By Payton Gall Jul 23, 2025 | 5:40 PM

HayDmitriy / Depositphotos.com

The Supreme Court is reviewing a North Dakota voting rights case involving legislative district boundaries around Native American reservations. The Turtle Mountain Band of Chippewa and Spirit Lake Nation sued the state over its 2021 redistricting map, claiming it diluted Indigenous voting power in violation of federal law.

A federal judge sided with the tribes in 2023 and ordered a new map, but the 8th Circuit reversed that decision in May, ruling that private citizens cannot file such lawsuits under the Voting Rights Act.

The dispute centers on two maps: the original 2021 version and a court-ordered 2024 replacement. The 2024 map created a larger district connecting both reservations and helped elect three Native American legislators. Secretary of State Michael Howe wants the Supreme Court to restore the 2021 map, while Justice Kavanaugh has temporarily kept the 2024 map in place while the case proceeds.

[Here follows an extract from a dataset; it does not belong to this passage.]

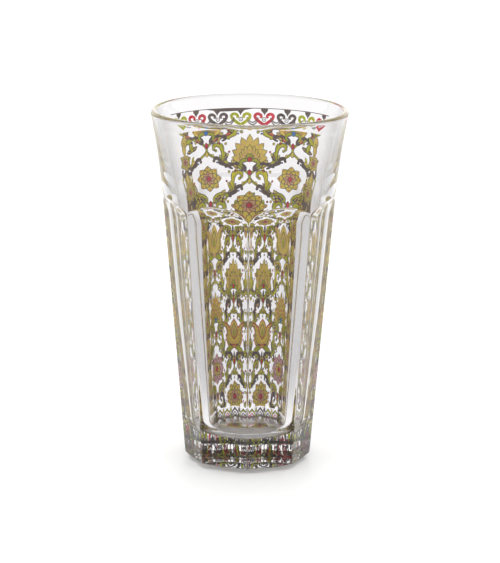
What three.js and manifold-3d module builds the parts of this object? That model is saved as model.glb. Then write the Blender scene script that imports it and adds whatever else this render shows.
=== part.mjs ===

North Dakota argues the 2021 map is not discriminatory, yet the three Native American lawmakers likely would not have been elected without the 2024 changes. Attorney General Drew Wrigley, supported by 15 other Republican-led states, filed a brief calling the current map “racially gerrymandered” and arguing it unfairly favors Indigenous voters.

The state supports the 8th Circuit’s ruling that its voters cannot bring racial discrimination lawsuits under Section 2 of the Voting Rights Act. The NAACP, backing the tribes, counters that Congress has a “clear record” of supporting such legal challenges. The majority opinion in the case of Morse v. Republican Party of Virginia stated that “although [Section] 2, like [Section] 5, provides no right to sue on its face, ‘the existence of the private right of action under Section 2 . . . has been clearly intended by Congress since 1965.’